The Kafka Event Source is the default Event Source used within the DataHub Actions Framework.
Under the hood, the Kafka Event Source uses a Kafka Consumer to subscribe to the topics streaming
out of DataHub (MetadataChangeLog_v1, PlatformEvent_v1). Each Action is automatically placed into a unique
[consumer group](https://docs.confluent.io/platform/current/clients/consumer.html#consumer-groups) based on
the unique `name` provided inside the Action configuration file.
This means that you can easily scale-out Actions processing by sharing the same Action configuration file across
multiple nodes or processes. As long as the `name` of the Action is the same, each instance of the Actions framework will subscribe as a member in the same Kafka Consumer Group, which allows for load balancing the
topic traffic across consumers which each consume independent [partitions](https://developer.confluent.io/learn-kafka/apache-kafka/partitions/#kafka-partitioning).
Because the Kafka Event Source uses consumer groups by default, actions using this source will be **stateful**.
This means that Actions will keep track of their processing offsets of the upstream Kafka topics. If you
stop an Action and restart it sometime later, it will first "catch up" by processing the messages that the topic
has received since the Action last ran. Be mindful of this - if your Action is computationally expensive, it may be preferable to start consuming from the end of the log, instead of playing catch up. The easiest way to achieve this is to simply rename the Action inside the Action configuration file - this will create a new Kafka Consumer Group which will begin processing new messages at the end of the log (latest policy).
### Processing Guarantees
This event source implements an "ack" function which is invoked if and only if an event is successfully processed
by the Actions framework, meaning that the event made it through the Transformers and into the Action without
any errors. Under the hood, the "ack" method synchronously commits Kafka Consumer Offsets on behalf of the Action. This means that by default, the framework provides *at-least once* processing semantics. That is, in the unusual case that a failure occurs when attempting to commit offsets back to Kafka, that event may be replayed on restart of the Action.
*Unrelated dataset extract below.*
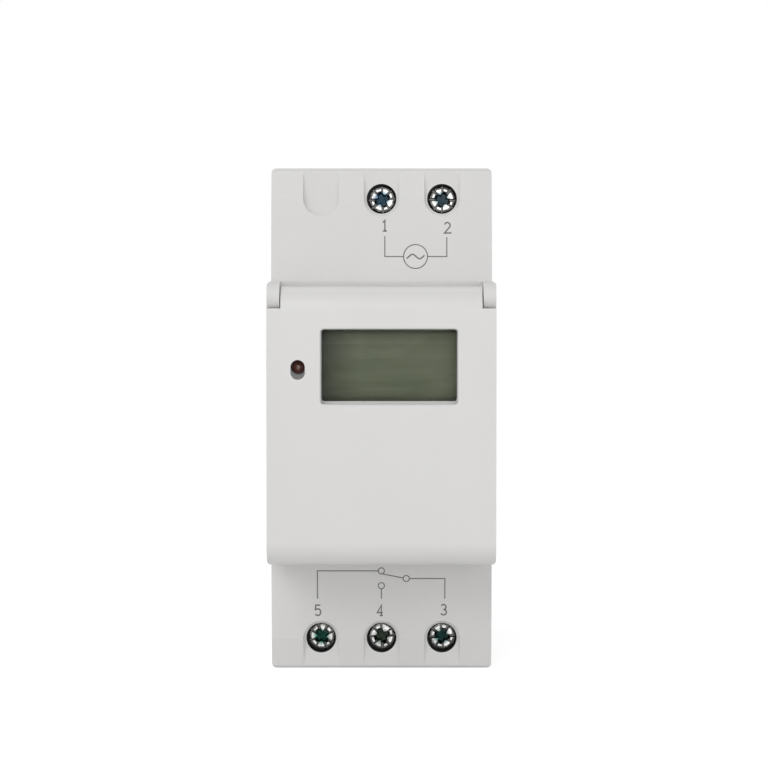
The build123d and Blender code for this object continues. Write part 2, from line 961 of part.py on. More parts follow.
def relay_coil():
    """The winding on its bobbin, round the core."""
    low = y_relay_foot + yoke_thickness
    high = y_relay_foot + coil_top
    coil = rod_y(coil_radius - coil_sink, low, high, coil_x, relay_z)
    coil += rod_y(coil_radius, low, low + coil_flange, coil_x, relay_z)
    coil += rod_y(coil_radius, high - coil_flange, high, coil_x, relay_z)
    return coil - rod_y(core_radius, low, high, coil_x, relay_z)


def relay_armature():
    """The hinged iron plate with its rolled pivot, and the arm that works the contacts."""
    low = relay_z - yoke_width / 2
    high = relay_z + yoke_width / 2
    back = y_armature + armature_thickness
    arm_end = yoke_left + armature_reach
    arm_low = relay_z - armature_arm_half
    arm_high = relay_z + armature_arm_half
    plate = block(yoke_left, coil_x + coil_radius, y_armature, back, low, high)
    plate += block(yoke_left, arm_end, y_armature, back, arm_low, arm_high)
    return plate + rod_z(armature_bead, low, high, armature_axis_x, y_armature)


def relay_blade(level, side):
    """One fixed blade: an upright strip with a foot turned in over the armature's arm."""
    z = relay_z + side * blade_offset
    half = blade_thickness / 2
    left = blade_x - blade_half_width
    right = blade_x + blade_half_width
    inner = relay_z - side * armature_arm_half
    blade = block(left, right, y_relay_foot, level, z - half, z + half)
    return blade + block(left, right, level - blade_thickness, level, inner, z + side * half)


def relay_contacts():
    """The two fixed blades, one on each side of the armature's arm."""
    closed = y_armature - armature_reach * armature_swing - blade_low_gap
    rest = y_armature + armature_thickness + blade_high_gap + blade_thickness
    return Compound([relay_blade(closed, -1), relay_blade(rest, 1)])


def dropper_capacitor():
    """The box-shaped film capacitor that drops the mains voltage."""
    return block(
        film_left, film_left + film_width,
        y_power_back, y_power_back + film_height,
        film_low, film_low + film_thickness,
    )


def smoothing_capacitor():
    """The round electrolytic capacitor, beside the snap tab."""
    return rod_y(can_radius, y_power_back, y_power_back + can_height, can_x, can_z)


def varistor():
    """The disc that takes up surges, on two legs."""
    z = post_z - varistor_drop
    y = y_power_back + varistor_lift
    half = varistor_thickness / 2
    disc = rod_z(varistor_radius, z - half, z + half, varistor_x, y)
    for side in (-1, 1):
        disc += rod_y(leg_radius, y_power_back, y, varistor_x + side * varistor_leg_spread, z)
    return disc


def rectifier_diodes():
    """Small diodes in a row, each on two bent legs."""
    diodes = []
    y = y_power_back + diode_lift
    z = post_z - diode_drop
    for index in range(diode_count):
        x = diode_first_x + diode_pitch * index
        diode = rod_z(diode_radius, z - diode_half_length, z + diode_half_length, x, y)
        diode += rod_z(leg_radius, z - diode_lead_half, z + diode_lead_half, x, y)
        for side in (-1, 1):
            foot = z + side * diode_leg_spread
            diode += rod_y(diode_leg_radius, y_power_back, y, x, foot)
        diodes.append(diode)
    return Compound(diodes)


os.makedirs("parts", exist_ok=True)
pieces = {
    "front_shell": front_shell(),
    "rear_shell": rear_shell(),
    "din_clip": din_clip(),
    "clip_spring": clip_spring(),
    "lid": lid(),
    "lcd_lens": lcd_lens(),
    "lcd_panel": lcd_panel(),
    "lcd_frame": lcd_frame(),
    "zebra_strips": zebra_strips(),
    "status_led": status_led(),
    "tact_switches": tact_switches(),
    "control_pcb": control_pcb(),
    "controller_chip": controller_chip(),
    "clock_crystal": clock_crystal(),
    "backup_battery": backup_battery(),
    "board_link": board_link(),
    "power_pcb": power_pcb(),
    "relay_base": relay_base(),
    "relay_case": relay_case(),
    "relay_yoke": relay_yoke(),
    "relay_coil": relay_coil(),
    "relay_armature": relay_armature(),
    "relay_contacts": relay_contacts(),
    "dropper_capacitor": dropper_capacitor(),
    "smoothing_capacitor": smoothing_capacitor(),
    "varistor": varistor(),
    "rectifier_diodes": rectifier_diodes(),
}
for name in key_places:
    pieces[name] = key(name)
for number, (column, end) in terminals.items():
    pieces["terminal_screw_" + number] = terminal_screw(column, end)
    pieces["terminal_cage_" + number] = terminal_cage(column, end)
    pieces["contact_bar_" + number] = contact_bar(column, end)
for name, piece in pieces.items():
    export_step(piece, "parts/" + name + ".step")
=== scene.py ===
"""A two-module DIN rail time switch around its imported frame: finish, printing, screws and light."""
import json
import math

import bmesh
import bpy
from mathutils import Matrix, Vector


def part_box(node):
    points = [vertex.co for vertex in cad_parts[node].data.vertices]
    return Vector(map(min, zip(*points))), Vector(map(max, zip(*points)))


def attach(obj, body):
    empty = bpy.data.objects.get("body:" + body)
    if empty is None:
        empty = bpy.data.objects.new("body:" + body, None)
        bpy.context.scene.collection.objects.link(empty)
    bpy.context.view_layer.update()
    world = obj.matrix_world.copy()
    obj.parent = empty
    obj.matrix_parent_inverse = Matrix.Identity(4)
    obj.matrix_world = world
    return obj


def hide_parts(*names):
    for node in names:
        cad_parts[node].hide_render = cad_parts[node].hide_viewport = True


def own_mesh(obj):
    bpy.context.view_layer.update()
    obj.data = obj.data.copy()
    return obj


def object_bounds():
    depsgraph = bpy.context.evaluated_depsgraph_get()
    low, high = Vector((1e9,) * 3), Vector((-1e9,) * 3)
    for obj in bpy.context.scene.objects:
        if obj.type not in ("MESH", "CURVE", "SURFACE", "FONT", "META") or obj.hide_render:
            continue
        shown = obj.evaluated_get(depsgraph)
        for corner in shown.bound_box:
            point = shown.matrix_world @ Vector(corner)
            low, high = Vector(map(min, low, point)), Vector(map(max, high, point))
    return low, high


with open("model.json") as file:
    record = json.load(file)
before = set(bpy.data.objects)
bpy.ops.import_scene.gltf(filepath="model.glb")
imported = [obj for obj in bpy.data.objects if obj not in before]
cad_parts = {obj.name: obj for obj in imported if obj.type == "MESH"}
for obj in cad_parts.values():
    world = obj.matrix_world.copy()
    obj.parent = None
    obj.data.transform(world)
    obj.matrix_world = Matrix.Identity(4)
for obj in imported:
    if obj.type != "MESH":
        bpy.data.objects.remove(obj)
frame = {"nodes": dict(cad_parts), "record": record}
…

If you've configured your Action pipeline `failure_mode` to be `CONTINUE` (the default), then events which
fail to be processed will simply be logged to a `failed_events.log` file for further investigation (dead letter queue). The Kafka Event Source will continue to make progress against the underlying topics and continue to commit offsets even in the case of failed messages.
If you've configured your Action pipeline `failure_mode` to be `THROW`, then events which fail to be processed result in an Action Pipeline error. This in turn terminates the pipeline before committing offsets back to Kafka. Thus the message will not be marked as "processed" by the Action consumer.